### What to produce
Work out how many lines have "imported" in them. Give only that number.
---------- Collected material ----------
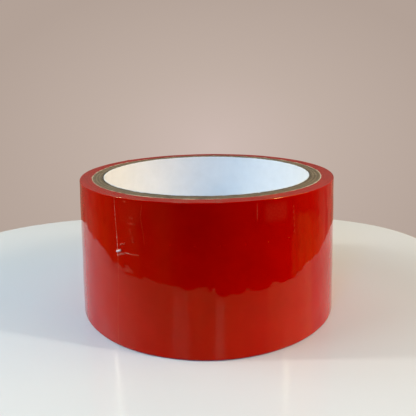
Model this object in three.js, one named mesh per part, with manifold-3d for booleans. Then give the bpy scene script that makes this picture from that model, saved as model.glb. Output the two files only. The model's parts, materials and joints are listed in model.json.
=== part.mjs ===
// A roll of plastic-film duct tape on a spiral-wound cardboard core, as separate pieces.
// Millimetres, +Z along the roll's axis. The roll stands on its flat lower face, and the
// origin is the centre of that face. Angles are in degrees, anticlockwise from +X.
import * as THREE from "three";
import { mergeVertices } from "three/addons/utils/BufferGeometryUtils.js";
import Module from "manifold-3d";

const wasm = await Module();
wasm.setup();

// Roll
const WIDTH = 48; // width of the tape and length of the core
const BORE_RADIUS = 38; // 3 inch core
const CORE_RADIUS = 42.6;
const ROLL_RADIUS = 46.9; // at the free end, where the roll is widest
const TAPE_THICKNESS = 0.13;
const GLUE_GAP = 0.02; // the film of glue between two layers

// Core: a coated paper liner, plain board plies and a pale outer ply
const LINER_THICKNESS = 0.3;
const OUTER_PLY_THICKNESS = 0.4;
const BOARD_PLIES = 7;
const STRIP_WIDTH = 120; // each ply is a strip this wide, wound as a helix
const SEAM_GAP = 0.4; // left between the butted edges of a strip

// Every round face has the same facets at the same angles, so that the layers nest
const FACETS = 80;
const FACET_ANGLE = 360 / FACETS;
const LINER_SEAM_ANGLE = -22 * FACET_ANGLE; // where the liner's seam reaches the upper end
const SEAM_STAGGER = 7 * FACET_ANGLE; // from one ply's seam to the next one's

// Free end of the tape: the last stretch peels off as a chain of stiff lengths
const END_ANGLE = -126; // the cut edge; the tape runs anticlockwise from it
const PEEL_LENGTHS = 10;
const FACETS_PER_LENGTH = 2;
const HINGE_GAP = 0.1; // between two lengths of the chain
const LENGTH_ANGLE = FACETS_PER_LENGTH * FACET_ANGLE;
const ROOT_ANGLE = END_ANGLE + PEEL_LENGTHS * LENGTH_ANGLE;

const BLADE_OVERRUN = 1; // how far the blade that cuts a seam passes each side of the ply

const MATERIALS = {
  tape: { color: 0x9e0d09, roughness: 0.28, metalness: 0 },
  board: { color: 0x8f8068, roughness: 0.92, metalness: 0 },
  palePly: { color: 0xcdbfa8, roughness: 0.9, metalness: 0 },
  liner: { color: 0xdcdfe3, roughness: 0.45, metalness: 0 },
};

function polar(radius, degrees) {
  const angle = THREE.MathUtils.degToRad(degrees);
  return new THREE.Vector2(radius * Math.cos(angle), radius * Math.sin(angle));
}

function circle(radius) {
  const corners = [];
  for (let facet = 0; facet < FACETS; facet += 1) {
    corners.push(polar(radius, facet * FACET_ANGLE));
  }
  return corners;
}

function extrude(outline, hole) {
  const shape = new THREE.Shape(outline);
  if (hole) {
    shape.holes.push(new THREE.Path(hole));
  }
  return new THREE.ExtrudeGeometry(shape, { depth: WIDTH, bevelEnabled: false });
}

function toSolid(geometry) {
  const bare = geometry.clone();
  bare.deleteAttribute("normal");
  bare.deleteAttribute("uv");
  const merged = mergeVertices(bare);
  const mesh = new wasm.Mesh({
    numProp: 3,
    vertProperties: new Float32Array(merged.attributes.position.array),
    triVerts: new Uint32Array(merged.index.array),
  });
  return new wasm.Manifold(mesh);
}

function toGeometry(solid) {
  const mesh = solid.getMesh();
  const geometry = new THREE.BufferGeometry();
  geometry.setAttribute("position", new THREE.BufferAttribute(mesh.vertProperties, 3));
  geometry.setIndex(new THREE.BufferAttribute(mesh.triVerts, 1));
  geometry.computeVertexNormals();
  return geometry;
}

function namedMesh(name, geometry, look) {
  const mesh = new THREE.Mesh(geometry, new THREE.MeshStandardMaterial(look));
  mesh.name = name;
  return mesh;
}

// The ribbon spirals inwards by its own thickness in each anticlockwise turn from its free end
function ribbonOuterRadius(degrees) {
  return ROLL_RADIUS - (TAPE_THICKNESS * (degrees - END_ANGLE)) / 360;
}

// A thin bar along the helix where the edges of one ply's strip meet. It bends at the facet
// edges, runs one facet past the upper end and passes the lower end.
function seamBlade(innerRadius, outerRadius, topAngle) {
  const radius = (innerRadius + outerRadius) / 2;
  const helix = Math.asin(STRIP_WIDTH / (2 * Math.PI * radius));
  const risePerFacet = (2 * Math.PI * radius * Math.tan(helix)) / FACETS;
  const steps = Math.ceil(WIDTH / risePerFacet) + 2;
  const depth = outerRadius - innerRadius + 2 * BLADE_OVERRUN;
  const blade = new THREE.BoxGeometry(depth, steps, SEAM_GAP / Math.cos(helix), 1, steps, 1);
  const corners = blade.attributes.position;
  for (let i = 0; i < corners.count; i += 1) {
    const facets = corners.getY(i) - steps / 2 + 1;
    const place = polar(radius + corners.getX(i), topAngle + facets * FACET_ANGLE);
    corners.setXYZ(i, place.x, place.y, WIDTH + facets * risePerFacet + corners.getZ(i));
  }
  return blade;
}

// One ply of the core: a ring slit along its own helical seam
function corePly(name, innerRadius, outerRadius, layer, look) {
  const ring = toSolid(extrude(circle(outerRadius), circle(innerRadius)));
  const topAngle = LINER_SEAM_ANGLE + layer * SEAM_STAGGER;
  const blade = toSolid(seamBlade(innerRadius, outerRadius, topAngle));
  return namedMesh(name, toGeometry(ring.subtract(blade)), look);
}

function coreLiner() {
  const outerRadius = BORE_RADIUS + LINER_THICKNESS - GLUE_GAP;
  return corePly("core_liner", BORE_RADIUS, outerRadius, 0, MATERIALS.liner);
}

function coreBoardPlies() {
  const firstRadius = BORE_RADIUS + LINER_THICKNESS;
  const lastRadius = CORE_RADIUS - OUTER_PLY_THICKNESS;
  const step = (lastRadius - firstRadius) / BOARD_PLIES;
  const plies = [];
  for (let layer = 1; layer <= BOARD_PLIES; layer += 1) {
    const outerRadius = firstRadius + layer * step;
    const innerRadius = outerRadius - step;
    plies.push(corePly(`core_ply_${layer}`, innerRadius, outerRadius - GLUE_GAP, layer, MATERIALS.board));
  }
  return plies;
}

function coreOuterPly() {
  const innerRadius = CORE_RADIUS - OUTER_PLY_THICKNESS;
  const outerRadius = CORE_RADIUS - GLUE_GAP;
  return corePly("core_outer_ply", innerRadius, outerRadius, BOARD_PLIES + 1, MATERIALS.palePly);
}

// All the turns under the last one. Their outer edge is the spiral, with the ribbon's own
// thickness as a step where the last turn begins.
function woundTape() {
  const outline = [];
  for (let facet = 0; facet <= FACETS; facet += 1) {
    const degrees = END_ANGLE + facet * FACET_ANGLE;
    outline.push(polar(ribbonOuterRadius(degrees) - TAPE_THICKNESS - GLUE_GAP, degrees));
  }
  return namedMesh("wound_tape", extrude(outline, circle(CORE_RADIUS)), MATERIALS.tape);
}

// A stretch of the last turn between two angles, short of both by half the hinge gap
function ribbonStretch(name, fromAngle, toAngle) {
  const margin = THREE.MathUtils.radToDeg(HINGE_GAP / 2 / ROLL_RADIUS);
  const stops = [fromAngle + margin];
  for (let degrees = fromAngle + FACET_ANGLE; degrees < toAngle - margin; degrees += FACET_ANGLE) {
    stops.push(degrees);
  }
  stops.push(toAngle - margin);
  const outerEdge = stops.map((degrees) => polar(ribbonOuterRadius(degrees), degrees));
  const innerEdge = stops.map((degrees) => polar(ribbonOuterRadius(degrees) - TAPE_THICKNESS, degrees));
  return namedMesh(name, extrude([...outerEdge, ...innerEdge.reverse()]), MATERIALS.tape);
}

// The part of the last turn that stays stuck down
function outerLap() {
  return ribbonStretch("outer_lap", ROOT_ANGLE, END_ANGLE + 360);
}

// The part that peels: length 1 hinges on the stuck part, and the last one has the cut edge
function tapeEnd() {
  const lengths = [];
  for (let number = 1; number <= PEEL_LENGTHS; number += 1) {
    const toAngle = ROOT_ANGLE - (number - 1) * LENGTH_ANGLE;
    lengths.push(ribbonStretch(`tape_end_${number}`, toAngle - LENGTH_ANGLE, toAngle));
  }
  return lengths;
}

const roll = new THREE.Group();
roll.add(coreLiner(), ...coreBoardPlies(), coreOuterPly());
roll.add(woundTape(), outerLap(), ...tapeEnd());

export default roll;
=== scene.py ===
import json
import math

import bpy
import numpy as np
from mathutils import Matrix, Vector


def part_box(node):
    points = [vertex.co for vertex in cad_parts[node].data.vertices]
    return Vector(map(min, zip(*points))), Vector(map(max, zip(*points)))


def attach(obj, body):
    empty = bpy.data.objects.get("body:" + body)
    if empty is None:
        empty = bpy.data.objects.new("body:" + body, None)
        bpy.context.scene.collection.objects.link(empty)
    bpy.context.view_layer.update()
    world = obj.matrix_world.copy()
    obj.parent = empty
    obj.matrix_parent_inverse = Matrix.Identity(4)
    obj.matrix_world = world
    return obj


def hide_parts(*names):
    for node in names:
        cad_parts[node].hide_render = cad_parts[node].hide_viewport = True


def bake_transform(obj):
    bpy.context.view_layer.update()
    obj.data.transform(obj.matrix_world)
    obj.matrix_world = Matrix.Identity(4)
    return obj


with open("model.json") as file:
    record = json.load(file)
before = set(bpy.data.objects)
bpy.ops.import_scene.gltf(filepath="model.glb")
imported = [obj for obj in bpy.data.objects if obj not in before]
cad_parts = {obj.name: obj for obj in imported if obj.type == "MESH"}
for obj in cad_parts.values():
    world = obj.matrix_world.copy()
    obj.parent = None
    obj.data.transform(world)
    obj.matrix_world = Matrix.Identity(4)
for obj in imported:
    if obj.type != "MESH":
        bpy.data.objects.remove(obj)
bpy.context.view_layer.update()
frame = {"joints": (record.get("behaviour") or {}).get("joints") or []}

# A roll of red plastic-film duct tape on a spiral-wound cardboard core. Metres, +Z along the
# roll's axis. Angles are in degrees, anticlockwise from +X, with the viewer at -90.
MM = 0.001

BORE_RADIUS = 38.0 * MM
BOARD_PLIES = 7
GLUE_GAP = 0.02 * MM
TAPE_PITCH = 0.13 * MM  # one turn of tape with its adhesive
FILM = 0.118 * MM
LAP_TURNS = 1.03  # the last turn runs on under the free end, out of sight
TABLE_GAP = 0.01 * MM  # no part of the roll lies lower than this

# ---------------------------------------------------------------- sizes, from the frame
hinges = [joint["pos_m"] for joint in frame["joints"]]
hinge_angles = [math.degrees(math.atan2(p[1], p[0])) for p in hinges]
hinge_step = hinge_angles[0] - hinge_angles[1]
end_angle = hinge_angles[-1] - hinge_step  # where the CAD ribbon ends
end_bodies = [joint["child"] for joint in frame["joints"]]
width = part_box("wound_tape")[1].z

ply_nodes = [f"core_ply_{n}" for n in range(1, BOARD_PLIES + 1)]
core_nodes = ["core_liner"] + ply_nodes + ["core_outer_ply"]
core_radii = [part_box(node)[1].x for node in core_nodes]
core_radius = core_radii[-1] + GLUE_GAP

# Places along the ribbon are counted in turns, inwards from its free end
step_turns = hinge_step / 360
root_turns = len(hinges) * step_turns
roll_radius = math.hypot(*hinges[0][:2]) + TAPE_PITCH * root_turns
turn_count = round((roll_radius - core_radius) / TAPE_PITCH)
lap_start = root_turns + step_turns / 2
lap_end = lap_start + LAP_TURNS
circumference = 2 * math.pi * roll_radius

random = np.random.default_rng(11)


# ---------------------------------------------------------------- meshes from grids of points
def quads(rows, columns, first, turned=False):
    """Corner numbers of the quads of a rows by columns grid whose points start at first."""
    a = first + np.arange(rows - 1)[:, None] * columns + np.arange(columns - 1)[None, :]
    corners = [a, a + columns, a + columns + 1, a + 1]
    if turned:
        corners.reverse()
    return np.stack(corners, axis=-1).reshape(-1, 4)


def build(name, points, faces, materials, face_material=None, corner_normals=None, uv=None,
          pale=None):
    """An object from points and quads. uv and pale have one value for each point."""
    mesh = bpy.data.meshes.new(name)
    mesh.vertices.add(len(points))
    mesh.vertices.foreach_set("co", np.asarray(points, np.float32).ravel())
    mesh.loops.add(faces.size)
    mesh.loops.foreach_set("vertex_index", faces.astype(np.int32).ravel())
    mesh.polygons.add(len(faces))
    mesh.polygons.foreach_set("loop_start", np.arange(0, faces.size, 4, dtype=np.int32))
    for material in materials:
        mesh.materials.append(material)
    if face_material is not None:
        mesh.polygons.foreach_set("material_index", face_material.astype(np.int32))
    mesh.update(calc_edges=True)
    mesh.shade_smooth()
    if uv is not None:
        layer = mesh.uv_layers.new(name="UVMap")
        layer.data.foreach_set("uv", uv[faces.ravel()].astype(np.float32).ravel())
    if pale is not None:
        layer = mesh.attributes.new("pale", "FLOAT", "POINT")
        layer.data.foreach_set("value", pale.astype(np.float32).ravel())
    if corner_normals is not None:
        mesh.normals_split_custom_set(corner_normals.tolist())
    piece = bpy.data.objects.new(name, mesh)
    bpy.context.scene.collection.objects.link(piece)
    return piece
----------
### The answer
3